**What is required**
Output the data that follows exactly, line for line.

[Entries with model source code]
(begin)
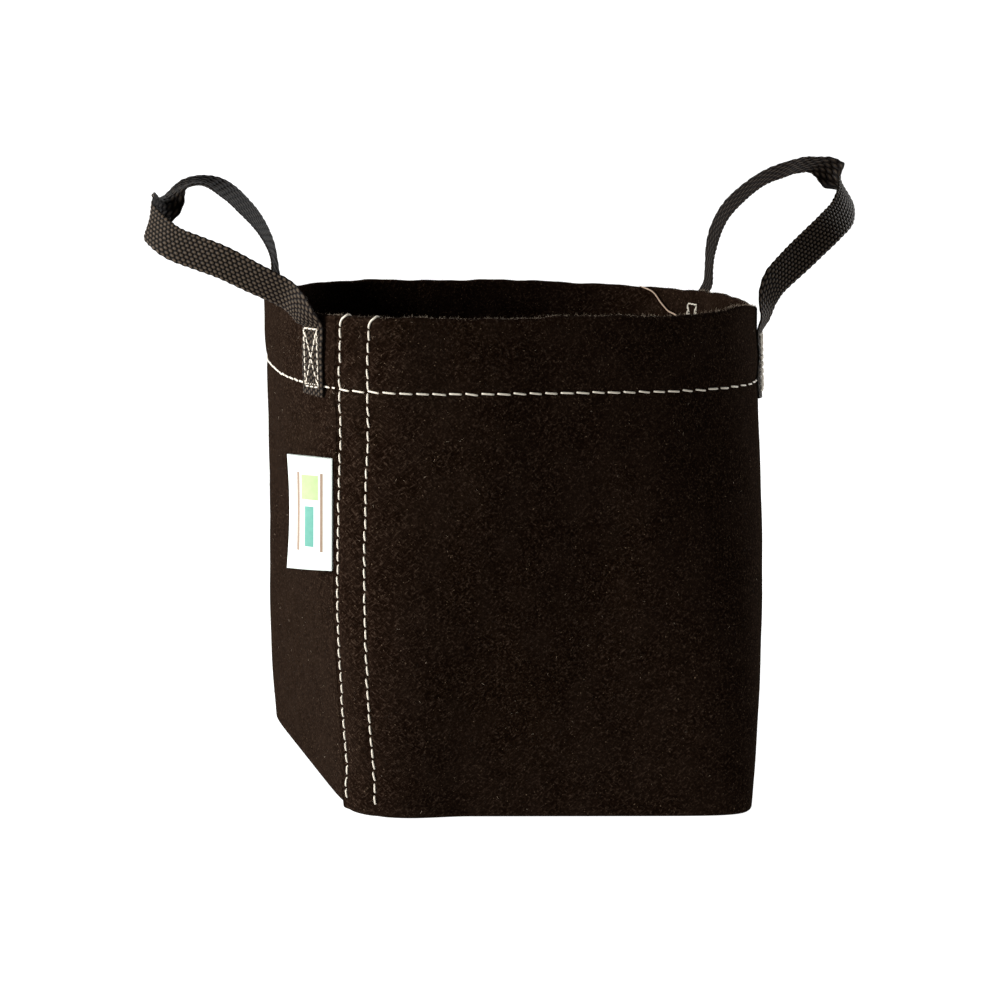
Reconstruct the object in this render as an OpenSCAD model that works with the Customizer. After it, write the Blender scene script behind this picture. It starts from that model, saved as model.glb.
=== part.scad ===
// Fabric grow bag: a wrapped felt wall with a lapped seam and a folded hem, a felt base,
// two webbing handles sewn outside the rim, and a folded size label held in the seam.
// Millimetres, +Z up. The origin is the centre of the base, on the floor. The front is -Y.

/* [Bag] */
// Height from the floor to the rim
bag_h = 180; // [120:1:300]
// Width of the base, left to right
base_w = 150; // [110:1:220]
// Depth of the base, front to back
base_d = 154; // [110:1:220]
// Width at half height, where the soft wall bellies out
belly_w = 166; // [120:1:240]
// Depth at half height
belly_d = 174; // [120:1:240]
// Width at the rim
rim_w = 178; // [130:1:250]
// Depth at the rim
rim_d = 168; // [120:1:250]
// How far the slack base sits turned against the rim, in degrees
base_turn = -10; // [-15:0.5:15]
// How far the base is pushed out of square, in degrees
base_skew = -14; // [-18:0.5:18]

/* [Felt] */
// Thickness of the felt
felt_t = 1.2; // [0.8:0.1:2]
// Space between two folded or lapped layers
layer_gap = 0.2; // [0.1:0.05:0.4]
// Depth of the hem that is folded to the inside
hem_depth = 30; // [20:1:40]
// Height of the seam allowances inside, round the base
allowance_h = 7; // [5:0.5:10]

/* [Lapped seam] */
// Direction of the outer layer's raw edge, seen from above, +X being 0
lap_edge_angle = 221.5; // [200:0.5:240]
// Angle between the raw edge and the hidden end of the inner layer
lap_span = 9; // [7:0.5:12]
// Directions of the two stitch rows
seam_row_angles = [222.7, 228.9];

/* [Webbing] */
// Width of the webbing
strap_w = 12; // [9:0.5:16]
// Thickness of the webbing
strap_t = 1.3; // [0.9:0.1:2]
// How far each sewn end reaches down from the rim
foot_len = 29.5; // [24:0.5:34]
// Direction of the front end of the right handle, seen from above
foot_front_angle = -31; // [-40:1:-25]
// Direction of its rear end
foot_rear_angle = 21; // [15:1:35]
// How much further round to the front the left handle's front end is sewn, in degrees
left_front_shift = 3; // [0:0.5:6]
// How much further round to the back the left handle's rear end is sewn, in degrees
left_rear_shift = 15; // [0:0.5:20]
// How much lower the right handle's front end is sewn
right_front_drop = 3.3; // [0:0.1:5]

/* [Threads] */
// Thickness of the sewing thread
thread_d = 0.9; // [0.6:0.05:1.1]
// Distance of the hem stitches below the rim
hem_row_depth = 26; // [16:0.5:28]
// Length of one hem stitch with its gap
hem_pitch = 5.6; // [4:0.1:8]
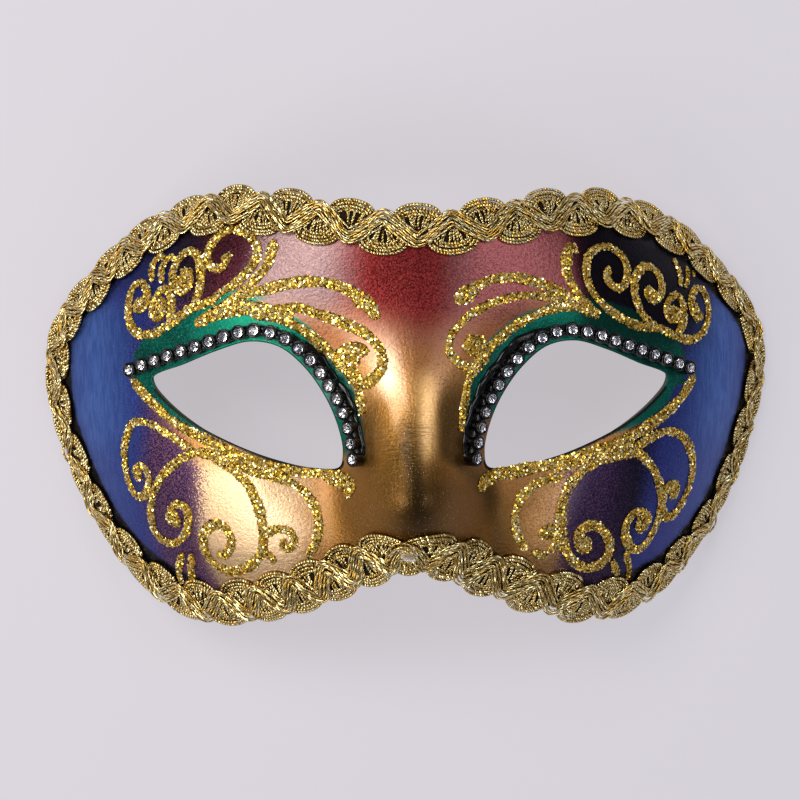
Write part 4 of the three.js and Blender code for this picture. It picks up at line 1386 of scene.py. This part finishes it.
(end)
**Result of this task**
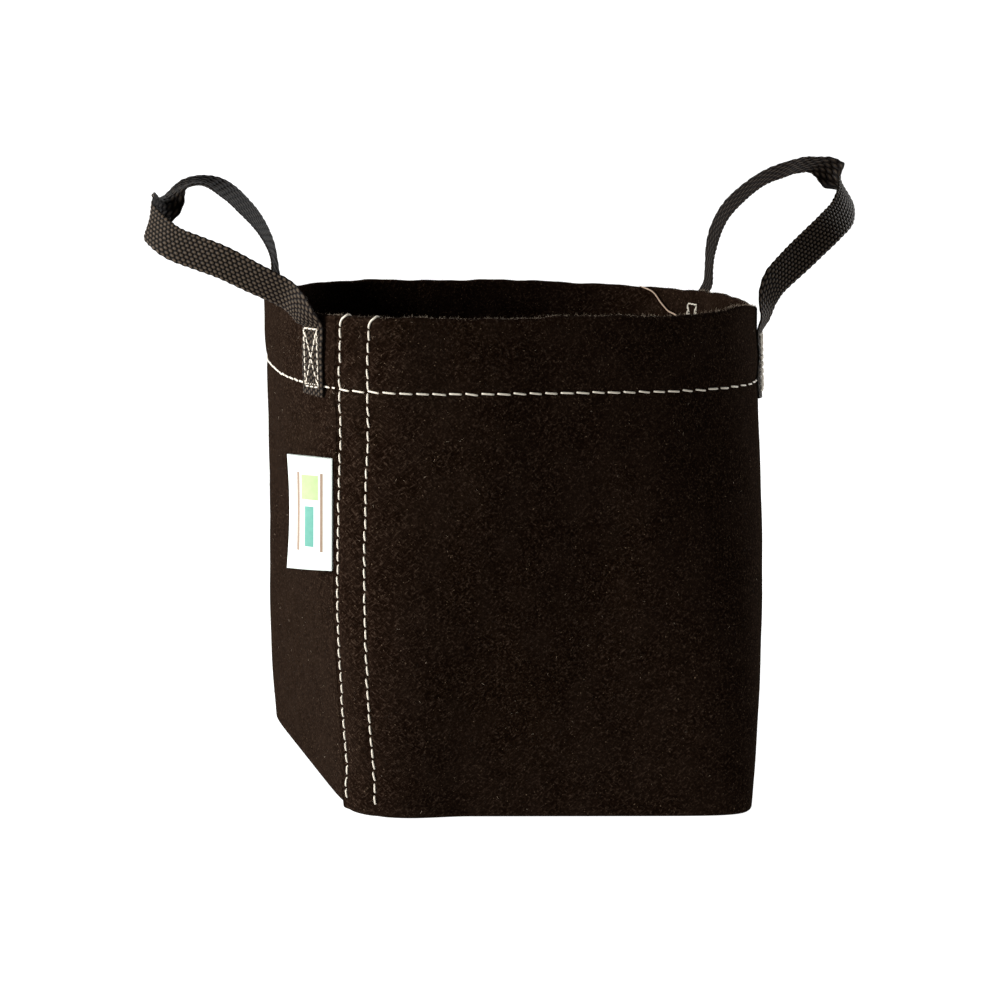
Reconstruct the object in this render as an OpenSCAD model that works with the Customizer. After it, write the Blender scene script behind this picture. It starts from that model, saved as model.glb.
=== part.scad ===
// Fabric grow bag: a wrapped felt wall with a lapped seam and a folded hem, a felt base,
// two webbing handles sewn outside the rim, and a folded size label held in the seam.
// Millimetres, +Z up. The origin is the centre of the base, on the floor. The front is -Y.

/* [Bag] */
// Height from the floor to the rim
bag_h = 180; // [120:1:300]
// Width of the base, left to right
base_w = 150; // [110:1:220]
// Depth of the base, front to back
base_d = 154; // [110:1:220]
// Width at half height, where the soft wall bellies out
belly_w = 166; // [120:1:240]
// Depth at half height
belly_d = 174; // [120:1:240]
// Width at the rim
rim_w = 178; // [130:1:250]
// Depth at the rim
rim_d = 168; // [120:1:250]
// How far the slack base sits turned against the rim, in degrees
base_turn = -10; // [-15:0.5:15]
// How far the base is pushed out of square, in degrees
base_skew = -14; // [-18:0.5:18]

/* [Felt] */
// Thickness of the felt
felt_t = 1.2; // [0.8:0.1:2]
// Space between two folded or lapped layers
layer_gap = 0.2; // [0.1:0.05:0.4]
// Depth of the hem that is folded to the inside
hem_depth = 30; // [20:1:40]
// Height of the seam allowances inside, round the base
allowance_h = 7; // [5:0.5:10]

/* [Lapped seam] */
// Direction of the outer layer's raw edge, seen from above, +X being 0
lap_edge_angle = 221.5; // [200:0.5:240]
// Angle between the raw edge and the hidden end of the inner layer
lap_span = 9; // [7:0.5:12]
// Directions of the two stitch rows
seam_row_angles = [222.7, 228.9];

/* [Webbing] */
// Width of the webbing
strap_w = 12; // [9:0.5:16]
// Thickness of the webbing
strap_t = 1.3; // [0.9:0.1:2]
// How far each sewn end reaches down from the rim
foot_len = 29.5; // [24:0.5:34]
// Direction of the front end of the right handle, seen from above
foot_front_angle = -31; // [-40:1:-25]
// Direction of its rear end
foot_rear_angle = 21; // [15:1:35]
// How much further round to the front the left handle's front end is sewn, in degrees
left_front_shift = 3; // [0:0.5:6]
// How much further round to the back the left handle's rear end is sewn, in degrees
left_rear_shift = 15; // [0:0.5:20]
// How much lower the right handle's front end is sewn
right_front_drop = 3.3; // [0:0.1:5]

/* [Threads] */
// Thickness of the sewing thread
thread_d = 0.9; // [0.6:0.05:1.1]
// Distance of the hem stitches below the rim
hem_row_depth = 26; // [16:0.5:28]
// Length of one hem stitch with its gap
hem_pitch = 5.6; // [4:0.1:8]
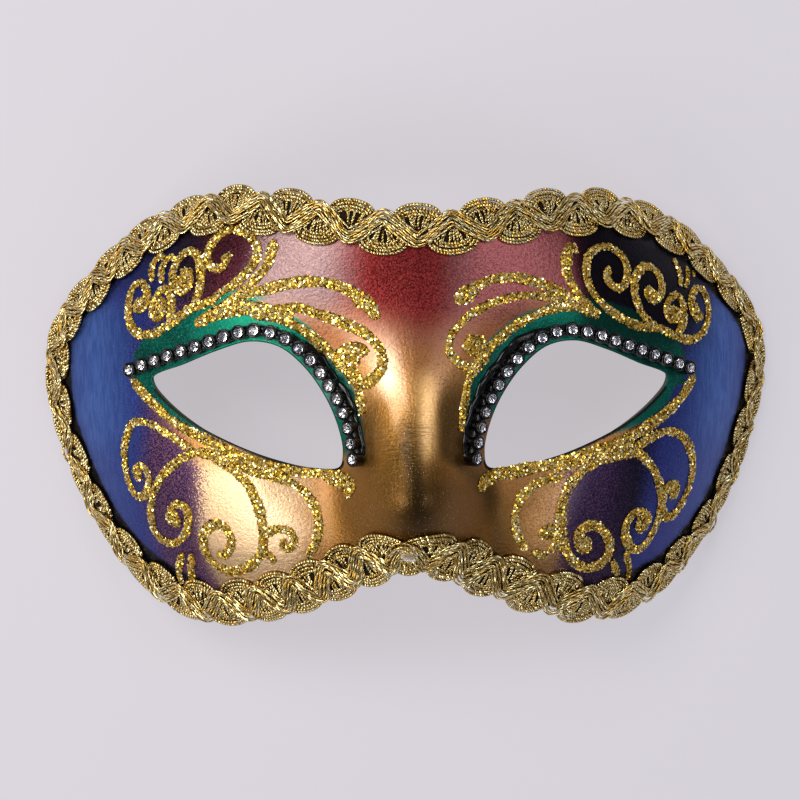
Write part 4 of the three.js and Blender code for this picture. It picks up at line 1386 of scene.py. This part finishes it.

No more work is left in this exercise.